Real wage growth adjusted for gas prices
One of the things I note from time to time in my discussions of wage growth is how much its fluctuation in real terms has been affected by gas prices. For example, in the middle of the worst recession in nearly 70 years, real wages actually went up! Why? Because gas prices fell from $4.25/gallon to $1.50/gallon in just a few months.
So, what would a long term view of real wages look like if I took out the whipsawing effect of gas prices?

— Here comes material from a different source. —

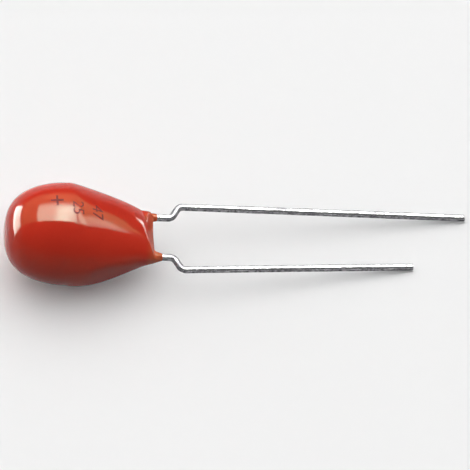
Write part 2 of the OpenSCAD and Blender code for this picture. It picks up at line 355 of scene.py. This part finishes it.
def wire_tree(corners):
    """A round wire along a line of corners, each rounded to one bend radius."""
    tree = bpy.data.node_groups.new("wire_along_corners", "GeometryNodeTree")
    sizes = {f"Corner {i + 1}": Vector(c) for i, c in enumerate(corners)}
    sizes |= {
        "Wire Radius": WIRE_R,
        "Bend Radius": BEND_R,
        "Fillet Steps": FILLET_STEPS,
        "Ring Step": RING_STEP,
        "Ring Sides": RING_SIDES,
        "Tin Swell": TIN_SWELL,
        "Tip Edge": TIP_EDGE,
        "Finish": tinned,
    }
    given = interface(tree, sizes)
    line = node(tree, "GeometryNodeMeshLine", Count=len(corners))
    index = node(tree, "GeometryNodeInputIndex")
    spot = node(tree, "GeometryNodeIndexSwitch", {"data_type": "VECTOR"})
    for _ in range(len(corners) - 2):
        spot.index_switch_items.new()
    feed(tree, spot.inputs[0], index.outputs[0])
    for i in range(len(corners)):
        feed(tree, spot.inputs[i + 1], given[f"Corner {i + 1}"])
    placed = node(
        tree, "GeometryNodeSetPosition", Geometry=line.outputs[0], Position=spot.outputs[0]
    )
    path = node(tree, "GeometryNodeMeshToCurve", Mesh=placed.outputs[0])
    bent = node(
        tree,
        "GeometryNodeFilletCurve",
        {"mode": "POLY"},
        Curve=path.outputs[0],
        Count=given["Fillet Steps"],
        Radius=given["Bend Radius"],
    )
    even = node(
        tree,
        "GeometryNodeResampleCurve",
        {"mode": "LENGTH"},
        Curve=bent.outputs[0],
        Length=given["Ring Step"],
    )
    # The shears leave a small rounded edge at the tip, which the radius follows.
    run = node(tree, "GeometryNodeSplineParameter")
    whole = node(tree, "GeometryNodeSplineLength")
    to_tip = (Term(tree, whole.outputs[0]) - Term(tree, run.outputs["Length"])) / given["Tip Edge"]
    edge = (1 - to_tip.between(0, 1)) ** 2 * given["Tip Edge"] * TIP_LOSS
    ring = node(
        tree,
        "GeometryNodeCurvePrimitiveCircle",
        Resolution=given["Ring Sides"],
        Radius=given["Wire Radius"],
    )
    skin = node(
        tree,
        "GeometryNodeCurveToMesh",
        Curve=even.outputs[0],
        Profile_Curve=ring.outputs[0],
        Scale=(given["Wire Radius"] - edge) / given["Wire Radius"],
        Fill_Caps=True,
    )
    # The tin sets in long, shallow swells.
    where = node(tree, "GeometryNodeInputPosition")
    stretched = node(
        tree,
        "ShaderNodeVectorMath",
        {"operation": "MULTIPLY"},
        _0=where.outputs[0],
        _1=SWELL_STRETCH,
    )
    swell = node(tree, "ShaderNodeTexNoise", Vector=stretched.outputs[0], Scale=1.0, Detail=2.0)
    normal = node(tree, "GeometryNodeInputNormal")
    lift = (Term(tree, swell.outputs[0]) - 0.5) * given["Tin Swell"] * 2
    offset = node(
        tree, "ShaderNodeVectorMath", {"operation": "SCALE"}, _0=normal.outputs[0], Scale=lift
    )
    tinny = node(
        tree, "GeometryNodeSetPosition", Geometry=skin.outputs[0], Offset=offset.outputs[0]
    )
    smooth = smooth_but_for(tree, tinny.outputs[0], WIRE_CREASE)
    whole_wire = node(tree, "GeometryNodeRealizeInstances", Geometry=smooth)
    coated = node(
        tree, "GeometryNodeSetMaterial", Geometry=whole_wire.outputs[0], Material=given["Finish"]
    )
    ends_with(tree, coated.outputs[0])
    return tree, sizes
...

In the 25 years from 1970 to 1995, what you mainly find is that the huge increase in the new supply of potential workers (women) acted to depress wages, so the below graphs start in 1995. In the first, I’ve normed the level of both real wages in total (red) and real wages ex-gas prices (energy) (blue) to 100:
You can see how much the secular rise in gas prices from $0.80/gallon in 1998 to $4.25/gallon in 2008 depressed real wage growth; and similarly how the collapse from nearly $4/gallon to $1.70/gallon in 2014-16 helped it.

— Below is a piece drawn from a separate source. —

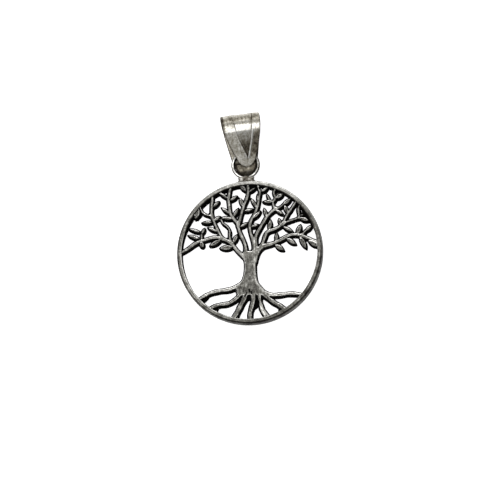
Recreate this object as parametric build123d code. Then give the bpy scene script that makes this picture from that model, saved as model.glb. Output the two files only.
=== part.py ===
from build123d import *
import math
import os

# Round pierced pendant with a tree, lying on its back. Millimetres.
# +X to the right, +Y towards the bail, +Z up out of the face.
# The origin is the disc's centre, on the flat back.

# Disc
disc_diameter = 25.0
disc_thickness = 1.8
rim_width = 0.85
rim_outer_round = 0.45
rim_inner_round = 0.25

# The tree's relief: how far each level lies below the rim's top, and how far each step stands in
crest_drop = 0.15
tree_drop = 0.40
web_drop = 0.75
crest_inset = 0.10
leaf_wall = 0.16

# The tree's right side lies lower than its left: the fall, as a share of the way across
tree_fall = 0.032

# Small ring, soldered in line with the disc on the rim's edge
ring_wire = 0.60
ring_diameter = 4.95
ring_offset_angle = 2.8
solder_length = 0.42
solder_top_width = 2.4
solder_foot_width = 3.0
solder_thickness = 0.60

# Bail, a tapered strip folded over at its top
bail_width = 6.6
bail_thickness = 0.60
bail_length = 10.13
bail_bend_diameter = 5.2
bail_lean = 8.8
bail_curl_gap = 0.12
bail_wire_gap = 0.10
front_tip_setback = 1.28
front_tip_radius = 1.72
front_shoulder_width = 5.8
back_waist_width = 6.2
back_shoulder_width = 4.5
tongue_width = 4.2
tongue_length = 2.1
tongue_shoulder = 0.9
tongue_tip_radius = 1.7
curl_lap = 0.45
fold_skew = 1.5
fold_offset = 0.75
tip_solder_depth = 0.20

# Sunk V on the bail's front
groove_depth = 0.22
groove_width = 3.6
groove_shoulder_width = 2.7
groove_tip_setback = 1.2
groove_offset = 0.24

# Worked out from the sizes above
disc_radius = disc_diameter / 2
rim_inner_radius = disc_radius - rim_width
rim_overlap = rim_width / 3
crest_height = disc_thickness - crest_drop
tree_height = disc_thickness - tree_drop
web_height = disc_thickness - web_drop
ring_radius = (ring_diameter - ring_wire) / 2
ring_distance = disc_radius + solder_length + ring_diameter / 2
ring_height = bail_thickness + bail_wire_gap + ring_wire / 2
bend_radius = bail_bend_diameter / 2
bend_y = bail_length - bend_radius
fold_lean = fold_offset / bail_bend_diameter
curl_inside = ring_wire + bail_wire_gap
curl_radius = curl_inside / 2 + bail_thickness
chart = disc_radius / 100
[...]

More importantly, notice that real wages adjusting for gas prices rose at a fairly steady clip from 1995 through 2010. Since then, the increase has been quite slight.

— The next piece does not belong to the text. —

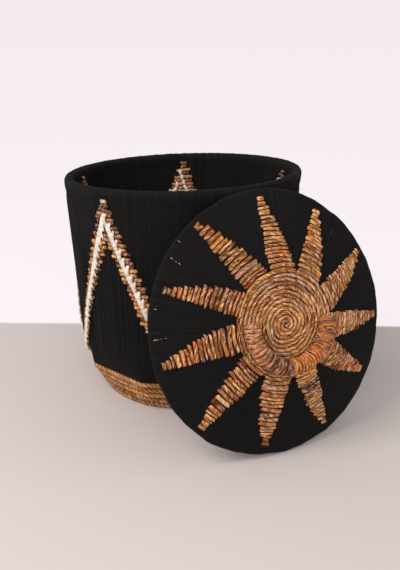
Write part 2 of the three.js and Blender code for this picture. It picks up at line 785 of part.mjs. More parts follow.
// Every piece by name, in the body that carries it
const group = new THREE.Group();
const basket = new THREE.Group();
const lid = new THREE.Group();
const handle = new THREE.Group();

function addPiece(parent, name, geometry, material) {
  const piece = new THREE.Mesh(geometry, material);
  piece.name = name;
  parent.add(piece);
  return piece;
}

// The basket's frame
const rimHoopInset = (YARN + LINING_OUTSIDE) / 2;
const hoopHeight = HOOP_TOP - RIM_HOOP_WIRE / 2;
const waistInset = YARN + 2 * GAP + WAIST_HOOP_WIRE / 2;
addPiece(basket, "rim_hoop", wallHoop(rimHoopInset, hoopHeight, RIM_HOOP_WIRE), steel);
addPiece(basket, "waist_hoop", wallHoop(waistInset, WAIST_HOOP_HEIGHT, WAIST_HOOP_WIRE), steel);
for (let i = 0; i < UPRIGHTS; i += 1) {
  const azimuth = (FIRST_UPRIGHT + (360 * i) / UPRIGHTS) * DEG;
  const across = new THREE.Vector3(Math.cos(azimuth), Math.sin(azimuth), 0);
  const upright = wire(uprightPath(azimuth), UPRIGHT_WIRE, WIRE_SIDES, false, across);
  addPiece(basket, `upright_${i + 1}`, upright, steel);
}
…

Looking at the same data as YoY% changes is helpful in seeing the change in trend:
With some exceptions, real wages rose about 1.5% a year on average between 1995 and 2010. But since then, they have averaged no better than about half of that, +0.7% a year.
During the entire last 7 year period, real wages leaving aside gas prices have only gone up about +1.4%.
Further, so far it doesn’t appear to be a matter of a labor market that isn’t tight. In the below graph I have overlaid the U6 broad underemployment rate onto real wage growth adjusted for gas prices.
In both the late 1990s and the beginning of 2005, when real wage growth started to accelerate, U6 was roughly at 9.3%. We arrived at that benchmark in November 2016, without any noticeable acceleration in wage growth in the 18 months since.